BEGIN Data extract

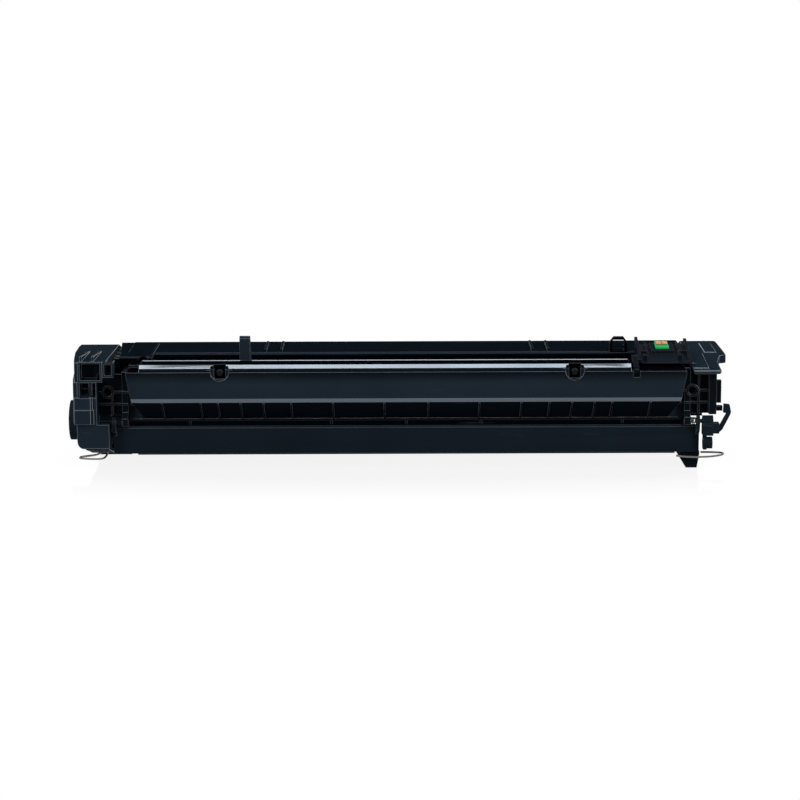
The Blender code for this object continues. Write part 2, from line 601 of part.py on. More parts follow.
def hopper_body(parent):
    edge = 0.0060
    outer = [(HOPPER_FRONT, HOPPER_TOP), (HOPPER_FRONT, HOPPER_TOP - 0.0179),
             (DEV[0] - 0.0052, DEV[1] + 0.0115),
             (DEV[0] - 0.0052, DEV[1] - 0.0100), (DEV[0] - 0.0037, DEV[1] - 0.0150),
             (DEV[0] + 0.0038, 0.0016),
             (DEV[0] + 0.0058, 0), (DEPTH - edge, 0)]
    outer += arc(DEPTH - edge, edge, edge, -60, 0, 3)
    outer += [(DEPTH, HOPPER_TOP - 0.0114), (DEPTH - 0.0050, HOPPER_TOP - 0.0044), (LID_BACK, HOPPER_TOP)]
    tub = prism("X", outer, LEFT_OUT, RIGHT_OUT)
    wall = 0.0020
    shelf_back = STIR[0] - TROUGH_R - wall
    room = [(HOPPER_FRONT + 0.0022, HOPPER_TOP + wall), (HOPPER_FRONT + 0.0022, HOPPER_TOP - 0.0162),
            (DEV[0] - 0.0034, DEV[1] + 0.0136), (shelf_back, DEV[1] + 0.0136), (shelf_back, DEV[1] + 0.0060)]
    room += arc(*STIR, TROUGH_R, 172, 360, 14)
    room += [(DEPTH - wall, HOPPER_TOP - 0.0120), (DEPTH - 0.0060, HOPPER_TOP - 0.0062),
             (LID_BACK - wall, HOPPER_TOP - 0.0032), (LID_BACK - wall, HOPPER_TOP + wall)]
    cut(tub, prism("X", room, LEFT_OUT + HOPPER_SIDE, RIGHT_OUT - HOPPER_SIDE))
    cut(tub, rod(LEFT_OUT + HOPPER_SIDE, RIGHT_OUT - HOPPER_SIDE, SLEEVE_R + 0.0007, *DEV, 32))
    cut(tub, rod(LEFT_OUT - CUT, RIGHT_OUT + CUT, DEV_SHAFT_R + RUN, *DEV),
        rod(LEFT_OUT - CUT, LEFT_OUT + 0.004, STIR_SHAFT_R + RUN, *STIR),
        rod(RIGHT_OUT - HOPPER_SIDE - CUT, RIGHT_OUT + CUT, PLUG_R + GAP, *PLUG, 24))
    fuse(tub, rod(GEAR_FACE - CUT, LEFT_OUT + 0.001, GEAR_BORE_R - RUN, *IDLER))
    fuse(tub, rod(RIGHT_OUT - HOPPER_SIDE - 0.004, RIGHT_OUT - 0.001, 0.0042, *STIR))
    cut(tub, rod(RIGHT_OUT - HOPPER_SIDE - 0.005, RIGHT_OUT - HOPPER_SIDE + 0.0008, STIR_SHAFT_R + RUN,
                 *STIR))
    keep(tub, "hopper_body", "black", parent)


def hopper_lid(parent):
    front = HOPPER_FRONT - 0.0015
    lid = prism("X", [(front, LID_LOW), (front, LID_LOW + 0.0010), (front + 0.0010, LID_TOP),
                      (LID_BACK, LID_TOP),
                      (LID_BACK, LID_LOW)], LEFT_OUT, RIGHT_OUT)
    places = (BIN_LEFT + 0.0772, BIN_LEFT + 0.0865, BIN_RIGHT - 0.0855, BIN_RIGHT - 0.0761)
    fuse(lid, *[box(x - 0.0006, x + 0.0006, front + 0.0025, LID_BACK - 0.0080, LID_LOW + 0.001,
                    LID_TOP + 0.0016)
                for x in places])
    wing_left, wing_right, wing_front = LEFT_OUT - 0.0038, BIN_LEFT + 0.0117, BIN_BACK + 0.0008
    wing = [(wing_front, PLATE_TOP - 0.0015), (wing_front, LID_TOP - 0.0006), (wing_front + 0.0006, LID_TOP),
            (front + 0.0020, LID_TOP), (front + 0.0020, LID_LOW), (wing_front + 0.0012, LID_LOW),
            (wing_front + 0.0012, PLATE_TOP - 0.0015)]
    fuse(lid, prism("X", wing, wing_left, wing_right))
    fuse(lid, prism("Z", [(wing_left + 0.0004, wing_front + 0.0030), (LEFT_OUT - 0.0080, LID_BACK - 0.0005),
                          (LEFT_OUT + 0.0020, LID_BACK - 0.0005), (LEFT_OUT + 0.0020, wing_front + 0.0030)],
                    LID_LOW + 0.0002, LID_TOP - 0.0002))
    boss_x, boss_z = BIN_LEFT + 0.0066, LID_TOP - 0.0025
    fuse(lid, prism("Y", circle(boss_x, boss_z, 0.0032), wing_front - 0.0004, wing_front + 0.0010))
    cut(lid, prism("Y", circle(boss_x, boss_z, 0.0021), wing_front - CUT, wing_front + 0.0030))
    fuse(lid, box(wing_right - 0.0012, wing_right, wing_front + 0.0004, LID_BACK - 0.0080, LID_LOW + 0.0010,
                  LID_TOP + 0.0004))
    arch_left, arch_right, arch_top = BIN_RIGHT - 0.0402, BIN_RIGHT - 0.0296, LID_TOP + 0.0085
    arch = prism("Y", [(arch_left, LID_LOW + 0.001), (arch_left, arch_top - 0.0032),
                       (arch_left + 0.0025, arch_top),
                       (arch_right - 0.0023, arch_top), (arch_right, arch_top - 0.0032),
                       (arch_right, LID_LOW + 0.001)], front + 0.0004, front + 0.0040)
    for low, high in ((0.0006, 0.0026), (0.0036, 0.0068)):
        cut(arch, box(arch_left + 0.0020, arch_right - 0.0020, front - CUT, front + 0.0060, LID_TOP + low,
                      LID_TOP + high))
    fuse(lid, arch)
    keep(lid, "hopper_lid", "black", parent)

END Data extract

Please set down all the data word for word.

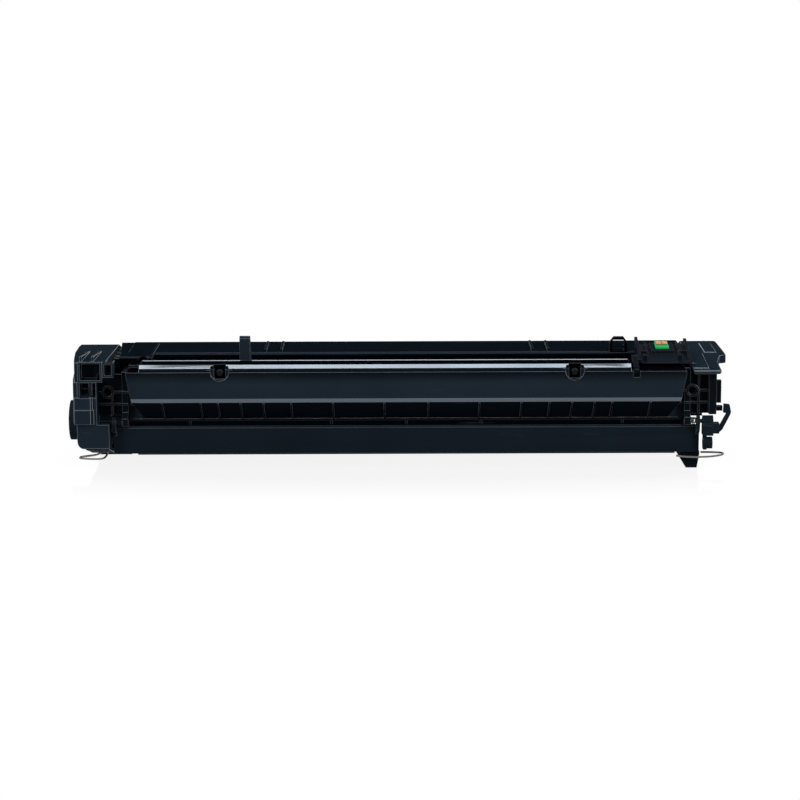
The Blender code for this object continues. Write part 2, from line 601 of part.py on. More parts follow.
def hopper_body(parent):
    edge = 0.0060
    outer = [(HOPPER_FRONT, HOPPER_TOP), (HOPPER_FRONT, HOPPER_TOP - 0.0179),
             (DEV[0] - 0.0052, DEV[1] + 0.0115),
             (DEV[0] - 0.0052, DEV[1] - 0.0100), (DEV[0] - 0.0037, DEV[1] - 0.0150),
             (DEV[0] + 0.0038, 0.0016),
             (DEV[0] + 0.0058, 0), (DEPTH - edge, 0)]
    outer += arc(DEPTH - edge, edge, edge, -60, 0, 3)
    outer += [(DEPTH, HOPPER_TOP - 0.0114), (DEPTH - 0.0050, HOPPER_TOP - 0.0044), (LID_BACK, HOPPER_TOP)]
    tub = prism("X", outer, LEFT_OUT, RIGHT_OUT)
    wall = 0.0020
    shelf_back = STIR[0] - TROUGH_R - wall
    room = [(HOPPER_FRONT + 0.0022, HOPPER_TOP + wall), (HOPPER_FRONT + 0.0022, HOPPER_TOP - 0.0162),
            (DEV[0] - 0.0034, DEV[1] + 0.0136), (shelf_back, DEV[1] + 0.0136), (shelf_back, DEV[1] + 0.0060)]
    room += arc(*STIR, TROUGH_R, 172, 360, 14)
    room += [(DEPTH - wall, HOPPER_TOP - 0.0120), (DEPTH - 0.0060, HOPPER_TOP - 0.0062),
             (LID_BACK - wall, HOPPER_TOP - 0.0032), (LID_BACK - wall, HOPPER_TOP + wall)]
    cut(tub, prism("X", room, LEFT_OUT + HOPPER_SIDE, RIGHT_OUT - HOPPER_SIDE))
    cut(tub, rod(LEFT_OUT + HOPPER_SIDE, RIGHT_OUT - HOPPER_SIDE, SLEEVE_R + 0.0007, *DEV, 32))
    cut(tub, rod(LEFT_OUT - CUT, RIGHT_OUT + CUT, DEV_SHAFT_R + RUN, *DEV),
        rod(LEFT_OUT - CUT, LEFT_OUT + 0.004, STIR_SHAFT_R + RUN, *STIR),
        rod(RIGHT_OUT - HOPPER_SIDE - CUT, RIGHT_OUT + CUT, PLUG_R + GAP, *PLUG, 24))
    fuse(tub, rod(GEAR_FACE - CUT, LEFT_OUT + 0.001, GEAR_BORE_R - RUN, *IDLER))
    fuse(tub, rod(RIGHT_OUT - HOPPER_SIDE - 0.004, RIGHT_OUT - 0.001, 0.0042, *STIR))
    cut(tub, rod(RIGHT_OUT - HOPPER_SIDE - 0.005, RIGHT_OUT - HOPPER_SIDE + 0.0008, STIR_SHAFT_R + RUN,
                 *STIR))
    keep(tub, "hopper_body", "black", parent)


def hopper_lid(parent):
    front = HOPPER_FRONT - 0.0015
    lid = prism("X", [(front, LID_LOW), (front, LID_LOW + 0.0010), (front + 0.0010, LID_TOP),
                      (LID_BACK, LID_TOP),
                      (LID_BACK, LID_LOW)], LEFT_OUT, RIGHT_OUT)
    places = (BIN_LEFT + 0.0772, BIN_LEFT + 0.0865, BIN_RIGHT - 0.0855, BIN_RIGHT - 0.0761)
    fuse(lid, *[box(x - 0.0006, x + 0.0006, front + 0.0025, LID_BACK - 0.0080, LID_LOW + 0.001,
                    LID_TOP + 0.0016)
                for x in places])
    wing_left, wing_right, wing_front = LEFT_OUT - 0.0038, BIN_LEFT + 0.0117, BIN_BACK + 0.0008
    wing = [(wing_front, PLATE_TOP - 0.0015), (wing_front, LID_TOP - 0.0006), (wing_front + 0.0006, LID_TOP),
            (front + 0.0020, LID_TOP), (front + 0.0020, LID_LOW), (wing_front + 0.0012, LID_LOW),
            (wing_front + 0.0012, PLATE_TOP - 0.0015)]
    fuse(lid, prism("X", wing, wing_left, wing_right))
    fuse(lid, prism("Z", [(wing_left + 0.0004, wing_front + 0.0030), (LEFT_OUT - 0.0080, LID_BACK - 0.0005),
                          (LEFT_OUT + 0.0020, LID_BACK - 0.0005), (LEFT_OUT + 0.0020, wing_front + 0.0030)],
                    LID_LOW + 0.0002, LID_TOP - 0.0002))
    boss_x, boss_z = BIN_LEFT + 0.0066, LID_TOP - 0.0025
    fuse(lid, prism("Y", circle(boss_x, boss_z, 0.0032), wing_front - 0.0004, wing_front + 0.0010))
    cut(lid, prism("Y", circle(boss_x, boss_z, 0.0021), wing_front - CUT, wing_front + 0.0030))
    fuse(lid, box(wing_right - 0.0012, wing_right, wing_front + 0.0004, LID_BACK - 0.0080, LID_LOW + 0.0010,
                  LID_TOP + 0.0004))
    arch_left, arch_right, arch_top = BIN_RIGHT - 0.0402, BIN_RIGHT - 0.0296, LID_TOP + 0.0085
    arch = prism("Y", [(arch_left, LID_LOW + 0.001), (arch_left, arch_top - 0.0032),
                       (arch_left + 0.0025, arch_top),
                       (arch_right - 0.0023, arch_top), (arch_right, arch_top - 0.0032),
                       (arch_right, LID_LOW + 0.001)], front + 0.0004, front + 0.0040)
    for low, high in ((0.0006, 0.0026), (0.0036, 0.0068)):
        cut(arch, box(arch_left + 0.0020, arch_right - 0.0020, front - CUT, front + 0.0060, LID_TOP + low,
                      LID_TOP + high))
    fuse(lid, arch)
    keep(lid, "hopper_lid", "black", parent)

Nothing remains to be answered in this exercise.